───── GIVEN INFORMATION ─────

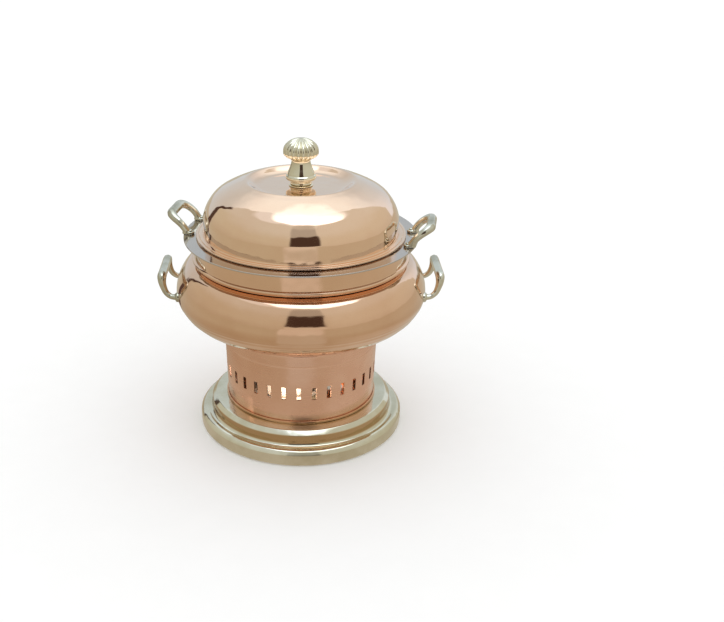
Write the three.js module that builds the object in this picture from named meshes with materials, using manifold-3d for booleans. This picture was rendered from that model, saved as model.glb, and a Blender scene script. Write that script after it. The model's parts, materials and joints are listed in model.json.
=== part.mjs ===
// Soup kettle for a buffet: a burner stand, a water bowl, a food pan and a lid, all lifting
// off each other. Millimetres, +Z up, origin on the table under the middle of the stand.
// The -Y side is the front. Every round piece is turned about the Z axis.
import * as THREE from 'three';
import { mergeVertices } from 'three/addons/utils/BufferGeometryUtils.js';
import Module from 'manifold-3d';

const wasm = await Module();
wasm.setup();

// ---- driving dimensions ---------------------------------------------------------------------
const GAP = 0.3; // clearance between pieces that touch
const ROUND = 32; // facets around the large spun pieces
const ROUND_SMALL = 20; // facets around small turned pieces

const BASE_R = 117.2; // outer radius of the base
const RIM_H = 15; // height of the upright rim of the base
const DECK_Z = 35; // top face of the base, where the drum stands
const DECK_SLOPE = 5; // width and height of the deck's sloping edge
const BASE_WALL = 1.6;

const DRUM_R = 87.2; // outer radius of the vented drum at its top
const DRUM_FOOT_R = 84.5; // and at its foot
const DRUM_TOP = 118.4; // seat of the water bowl
const DRUM_WALL = 1.4;
const DRUM_LIP_R = 79; // inner edge of the drum's turned-in top
const RING_W = 1.6; // width of the bead ring round the drum's foot
const RING_H = 2.6;

const SLOT_COUNT = 32;
const SLOT_W = 4.8;
const SLOT_Z = [64.4, 79];
const SLOT_TURN = -1.6; // degrees from the front to the nearest slot

const BOWL_WALL = 1.5;
const BELLY_R = 139.4; // widest radius of the water bowl
const BELLY_Z = 164; // height of the widest circle
const BOWL_FLOOR_Z = 113; // underside of the bowl's floor
const BOWL_MOUTH_R = 114;
const BOWL_MOUTH_Z = 199.6;

const COLLAR_R = 118.2;
const COLLAR_TOP = 225.4;
const COLLAR_BEAD_Z = 203.4; // height of the bead near the collar's foot
const COLLAR_WALL = 1.4;

const PAN_R = 112; // outer radius of the food pan's wall
const PAN_FLOOR_Z = 140; // underside of the food pan
const FLANGE_R = 129;
const FLANGE_Z = COLLAR_TOP + GAP; // underside of the pan's flange
const PAN_WALL = 1.4;

const BRIM_R = 115.2;
const BRIM_Z = 229.4; // top of the lid's brim
const LID_R = 107;
const LID_WALL = 1.4;
const RECESS_R = 50; // shallow dish at the top of the lid
const RECESS_Z = 282;
const KNOB_TOP = 334;
const SCREW_R = 2.4; // knob screw

const GRIP_R = 4.9; // radius of a handle's thick grip
const LEG_R = 3.1; // radius of a handle's legs
const RIVET_R = 1.5;
const RIVET_HEAD_R = 2.8;
const PAN_TURN = -10; // degrees that the food pan sits turned in the bowl

const BURNER_X = -17; // the burner stands a little to the left of the middle
const TRAY_R = 40;
const TRAY_WALL = 1;
const CUP_R = 34;
const CUP_Z = [DECK_Z + TRAY_WALL + 2 * GAP, 68];
const MOUTH_R = 19; // opening in the burner's cover
const PIVOT_X = 27; // the snuffer's pivot pin, from the middle of the burner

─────

# [TASK DIRECTIONS]
Word for word, reproduce the listing above from its start up to and including the line that has "wasm.setup();". Give only those lines.

# [WRITTEN RESPONSE]
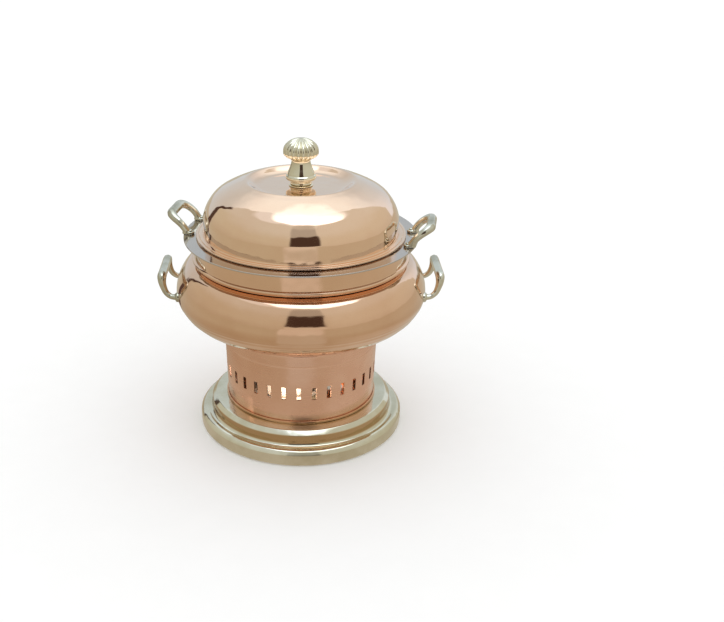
Write the three.js module that builds the object in this picture from named meshes with materials, using manifold-3d for booleans. This picture was rendered from that model, saved as model.glb, and a Blender scene script. Write that script after it. The model's parts, materials and joints are listed in model.json.
=== part.mjs ===
// Soup kettle for a buffet: a burner stand, a water bowl, a food pan and a lid, all lifting
// off each other. Millimetres, +Z up, origin on the table under the middle of the stand.
// The -Y side is the front. Every round piece is turned about the Z axis.
import * as THREE from 'three';
import { mergeVertices } from 'three/addons/utils/BufferGeometryUtils.js';
import Module from 'manifold-3d';

const wasm = await Module();
wasm.setup();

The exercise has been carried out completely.